What If - Garrett Henson
This is my third attempt at writing this blog post. As I have stressed and pondered over what to write and how to elegantly state my thoughts and expressions, I realize I have done the very thing I wish to discuss. I have such a great desire for this post be as great and impactful as possible that I can’t even decide what to write. There are so many directions and paths I can take, yet I can’t even choose one because I am fearful that I could have written something better. Well God didn’t say he would use the best and greatest that we have to offer. God would rather use what is weak, foolish, or insignificant to do great things, because it is in those things that God is the only one who can take the credit (1 Corinthians 1:27-29).
Life is full of choices, so many that often we just don’t know what to choose. Matt Chandler spoke on this idea in his sermon “A Foundation of Fire” - “There’s a whole generation being told you can have it all, so they don’t get anything… You want to do everything, so you end up doing nothing. A generation that has so many options and just doesn’t know what to do with itself.” Reflecting on my own life, I have always strived to be the best and make the best choices possible. When things went wrong, I’d immediately jump to the thought of what I could have done differently and blame myself for not being perfect. I eventually realized just how much unnecessary weight I was placing on my shoulders. I was working so hard to meet a standard that was so high I could never even come close. No matter how hard I try, even my best is mere filthy rags before the Lord (Isaiah 64:10). Thankfully, there’s Jesus. Jesus is more than enough, and He tells me that I don’t have to be perfect; I don’t even have to be great. I just need to walk with Him and seek Him and He will cover the rest (Matthew 6:33).
Something I have learned about my indecisiveness is that when I am so torn between decisions that I can’t make one, I have ceased in trying to be wise in my thoughts and have begun to doubt the power of God to use either decision. Indecisiveness can be rooted in either a failure to seek wisdom from the Lord (James 1:5) or doubt that God can use either decision (James 1:6-8). Making a decision is as simple as asking for wisdom from the God who knows it all, and trusting that, whatever decision I make after seeking His wisdom and choosing to do His will, He will be with me every step of the way and He will be honored and glorified. Often times within the choice of right and wrong, there also exists a right and left.

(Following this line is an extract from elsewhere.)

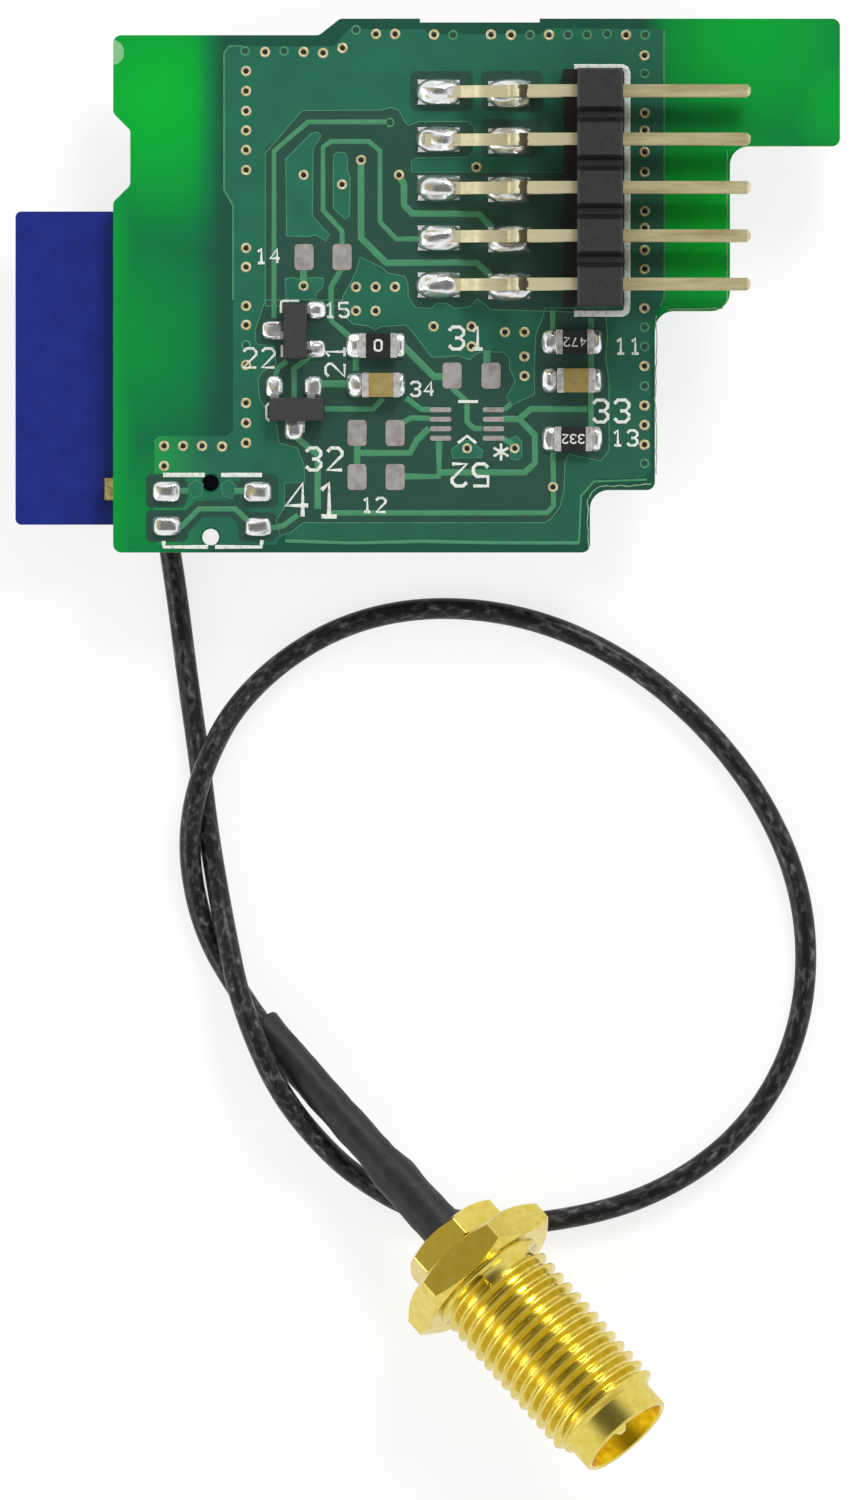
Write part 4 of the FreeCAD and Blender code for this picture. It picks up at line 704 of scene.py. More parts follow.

Joining the Fellowship at Sky Ranch was a difficult decision for me to make. I chose to leave my local church community, my closest friends, my family, my girlfriend, my comfort in my job and living situation, my home state, and so much more so that I may come work for a new organization that I had only even known about for a month, live with 4 other guys I had never met, serve alongside a group of people I had never known, and do a job I had no idea how to do. All I did know was that I would have the opportunity to learn what biblical community is, serve alongside some fellow Jesus freaks, and do the work of the Lord by serving and sharing the gospel through my words and actions every single day. I would be lying if I told you that I haven’t once asked the question, “What if I had never joined the fellowship.” Should I have stayed in Monroe, LA and pursued something else? I don’t know. What I can say with complete confidence though is that God has shown me countless times how He is using me and growing me here in this place; through the people I serve alongside and the work I am doing for an organization that seeks to bring all the honor and glory to God alone. THIS is where I am today, and THIS is where He is using me for His good will.